The theatre, which is in Porthcurno, is positioned on top of a cliff looking out to sea and was visited by summit leaders’ spouses including Prime Minister Boris Johnson’s wife Carrie and US President Joe Biden’s wife Jill.
Before the main summit event, the Queen hosted an open-air reception for leaders at the Eden Project and was joined by the Prince of Wales, Duchess of Cornwall and the Duke and Duchess of Cambridge.
Leaders including German Chancellor Angela Merkel, as well as Canada’s Prime Minister Justin Trudeau and US President Joe Biden, were pictured chatting to the royals at the eco-visitor attraction.
On Saturday night, local sea shanty group Du Hag Owr entertained the leaders at their evening event.
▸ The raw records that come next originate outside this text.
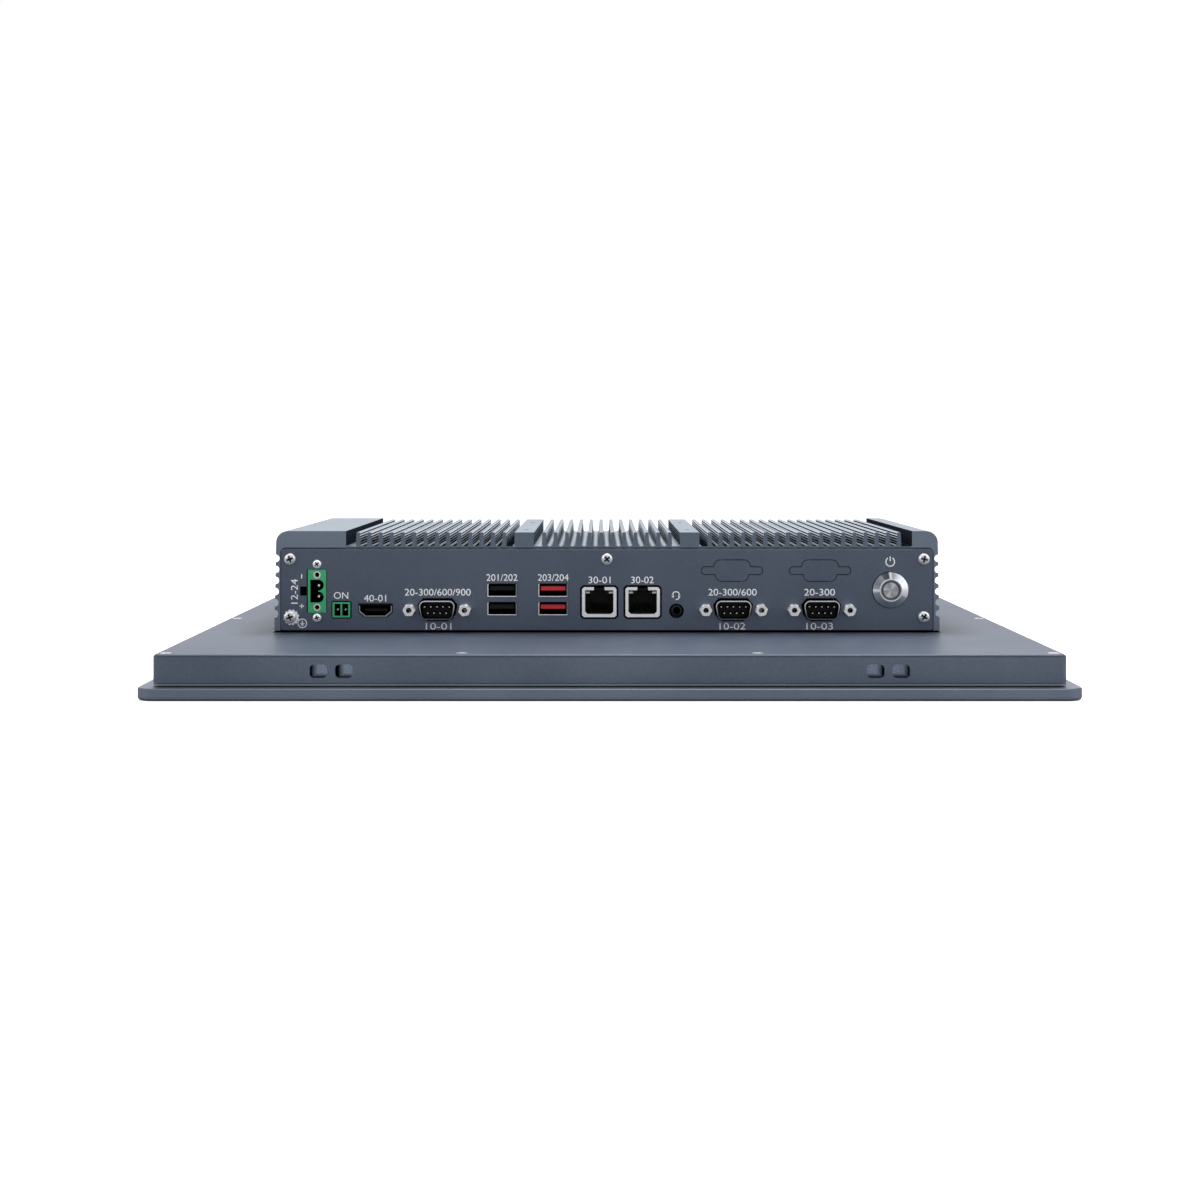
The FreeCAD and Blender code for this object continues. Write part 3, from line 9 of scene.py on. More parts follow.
import bmesh
import bpy
import numpy as np
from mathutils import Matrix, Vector


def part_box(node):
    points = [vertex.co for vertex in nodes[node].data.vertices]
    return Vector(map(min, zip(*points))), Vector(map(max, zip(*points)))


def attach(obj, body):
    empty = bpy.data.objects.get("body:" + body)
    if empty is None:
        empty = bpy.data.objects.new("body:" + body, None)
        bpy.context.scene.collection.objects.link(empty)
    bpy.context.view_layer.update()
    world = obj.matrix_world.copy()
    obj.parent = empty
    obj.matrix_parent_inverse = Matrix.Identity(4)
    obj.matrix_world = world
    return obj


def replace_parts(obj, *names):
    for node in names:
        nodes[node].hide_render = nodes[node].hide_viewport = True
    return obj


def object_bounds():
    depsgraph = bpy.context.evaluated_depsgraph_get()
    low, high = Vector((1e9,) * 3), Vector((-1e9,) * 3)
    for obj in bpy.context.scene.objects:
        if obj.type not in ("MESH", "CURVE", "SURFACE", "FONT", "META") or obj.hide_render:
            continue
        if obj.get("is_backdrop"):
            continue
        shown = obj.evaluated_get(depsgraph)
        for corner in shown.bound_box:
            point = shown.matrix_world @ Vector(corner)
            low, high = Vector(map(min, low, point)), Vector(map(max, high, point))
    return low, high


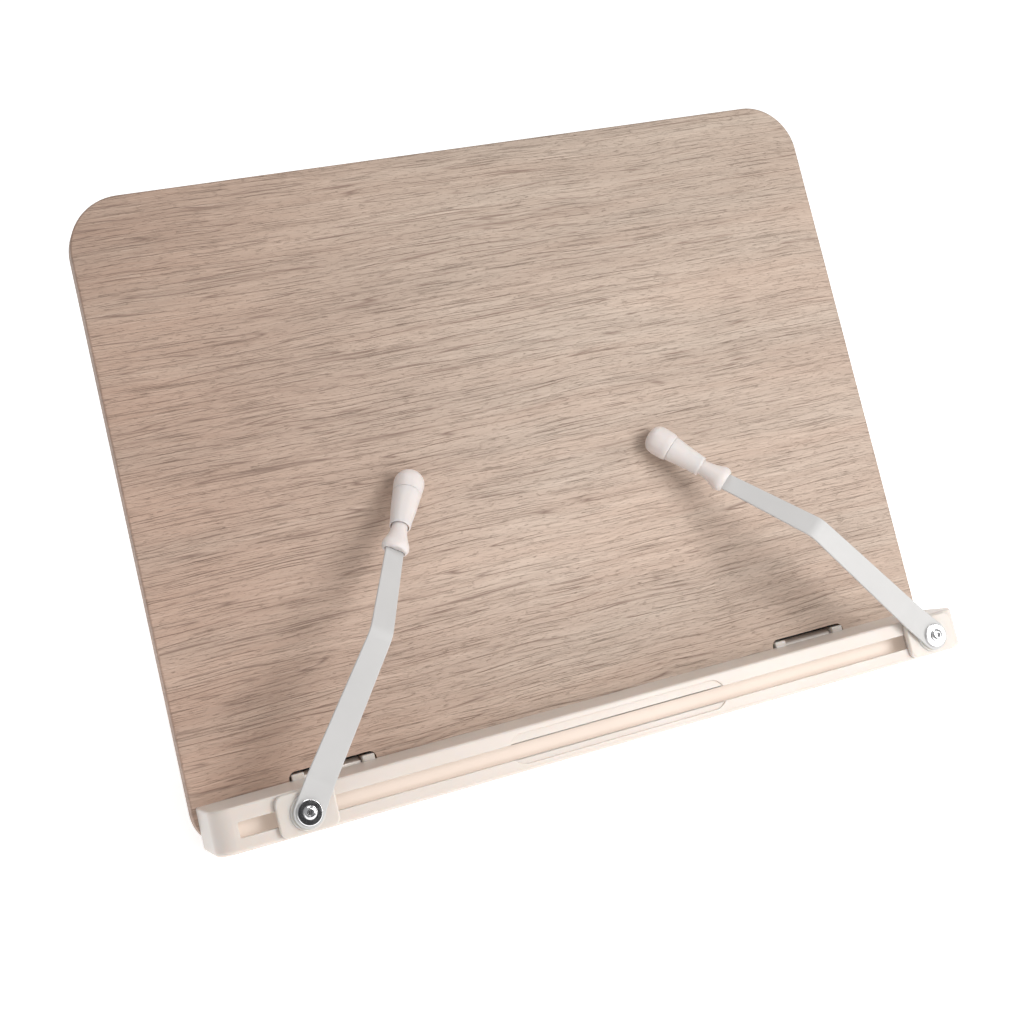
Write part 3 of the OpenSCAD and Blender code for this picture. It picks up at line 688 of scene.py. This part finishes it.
def ledge():
    """Hollow ledge with its slot, channel, shallow recess, hinge lugs and screw posts."""
    body = extruded("ledge_body", ledge_plan(), LEDGE_LOW, 0.0, axes="xzy")
    bevel_where(body, 1.0, 4, lambda p: p.z > 0.5 and p.y > -1)
    bevel_where(body, 1.8, 5, lambda p: p.z > 0.5 and p.y < LEDGE_LOW + 0.5)
    w = LEDGE_HALF - WALL
    hollow = [(-w, WALL), (w, WALL), (w, HOLLOW_D), (-w, HOLLOW_D)]
    cut(body, extruded("hollow", hollow, LEDGE_LOW - 5, -WALL, axes="xzy"))
    x = SLOT_HALF + CHANNEL_END
    cut(body, box_solid("channel", (-x, CHANNEL_LOW, CHANNEL[0]), (x, -WALL, CHANNEL[1])))
    low, high = SLOT_U - SLOT_HALF_H, SLOT_U + SLOT_HALF_H
    slot = round_rect(-SLOT_HALF, low, SLOT_HALF, high, 0.8, 4)
    cut(body, extruded("slot", slot, CHANNEL[0] + 2, LEDGE_D + 3))
    recess = arc(RECESS_HALF, RECESS_U, RECESS_R, -90, 90, 14)
    recess += arc(-RECESS_HALF, RECESS_U, RECESS_R, 90, 270, 14)
    cut(body, extruded("recess", recess, LEDGE_D - RECESS_D, LEDGE_D + 3))
    for side in (-1, 1):
        start = (side * HINGE_X - RELIEF_LEN / 2, -HINGE_BELOW_SHELF, -BOARD_T / 2)
        place = BOARD @ Matrix.Translation(start) @ Matrix.Rotation(math.pi / 2, 4, "Y")
        cut(body, lathed("relief", [(0, RELIEF_R), (RELIEF_LEN, RELIEF_R)], place))
    weld(body.data, flat=0.3)
    bevel_where(
        body, 0.35, 2,
        lambda p: p.z > LEDGE_D - 1.2 and abs(p.x) < SLOT_HALF + 1 and -15.5 < p.y < -2,
    )
    parts = [body]
    for side in (-1, 1):
        for end in (-1, 1):
            parts.append(hinge_lug(side * HINGE_X + end * (NOTCH_HALF - NOTCH_GAP - LUG_HALF)))
    for x in POSTS_X:
        parts.append(box_solid("post", (x - 5, LEDGE_LOW + 2.0, 1), (x + 5, -1, 14)))
    rail = finish(gather("ledge_rail_finished", parts), IVORY, "ledge_rail")
    # the channel's walls take the lighter, glowing copy: painted light where the channel lies in shade
    rail.data.materials.append(IVORY_INNER_LIT)
    for face in rail.data.polygons:
        if in_channel(TO_BOARD @ face.center):
            face.material_index = 1
    refined("ledge_cover", 0.4)


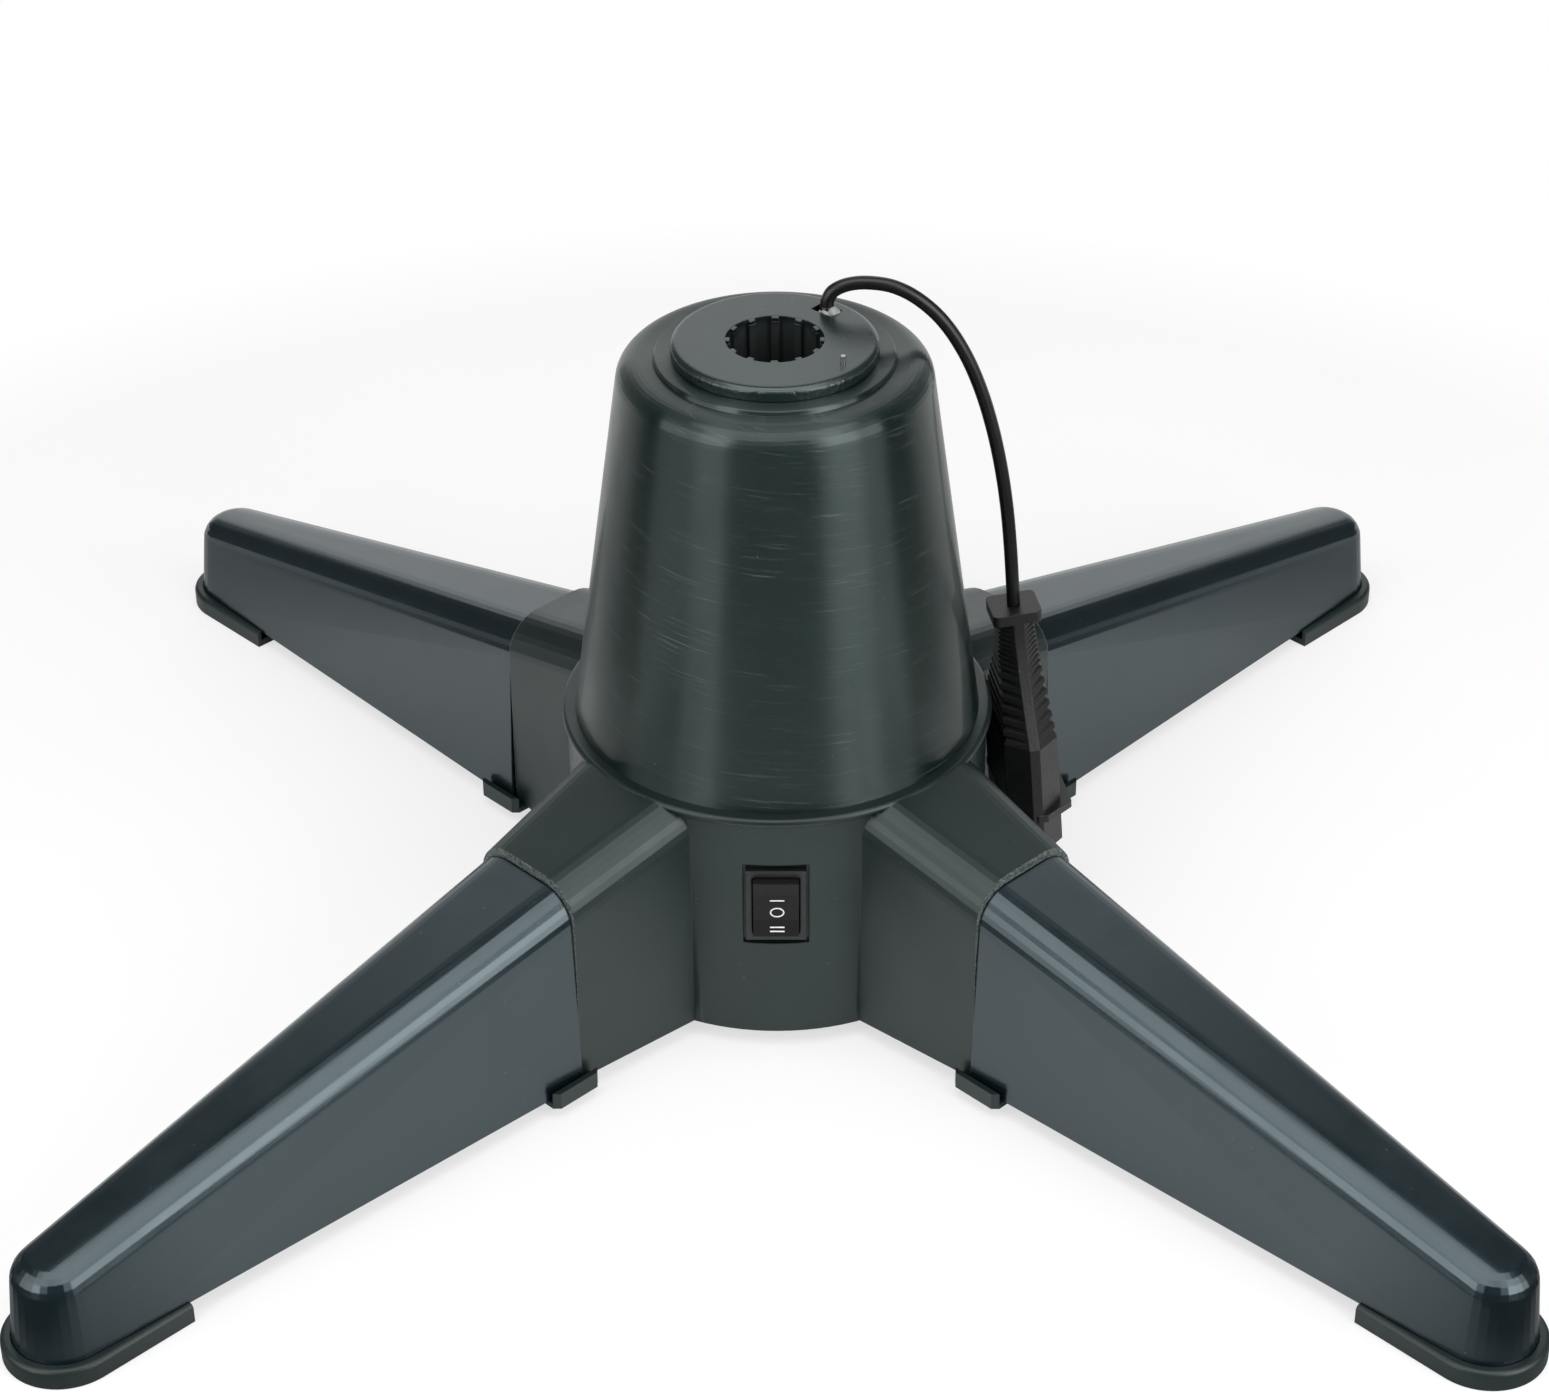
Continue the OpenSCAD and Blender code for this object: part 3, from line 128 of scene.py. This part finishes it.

Actor and comedian Dawn French, who lives in Cornwall and is Chancellor of Falmouth University, said: “I’m delighted that Cornwall is bidding to be City of Culture 2025.
“Cornwall is a place of huge creativity and culture and while it might seem strange that a rural area is bidding for City of Culture, it is usual for Cornwall to be challenging perceptions and rewriting the rules.”
Linda Taylor, leader of Cornwall Council, said: “I fully support Cornwall’s bid to become City of Culture and in doing so, showcase the rich and diverse cultural and creative seam that runs through all of our communities.
“Our unique identity as a place stems from our culture.
“From our talented writers and musicians, our exceptional artists, film and theatre makers, this bid will allow us to shine a spotlight on them all and create a lasting cultural legacy.”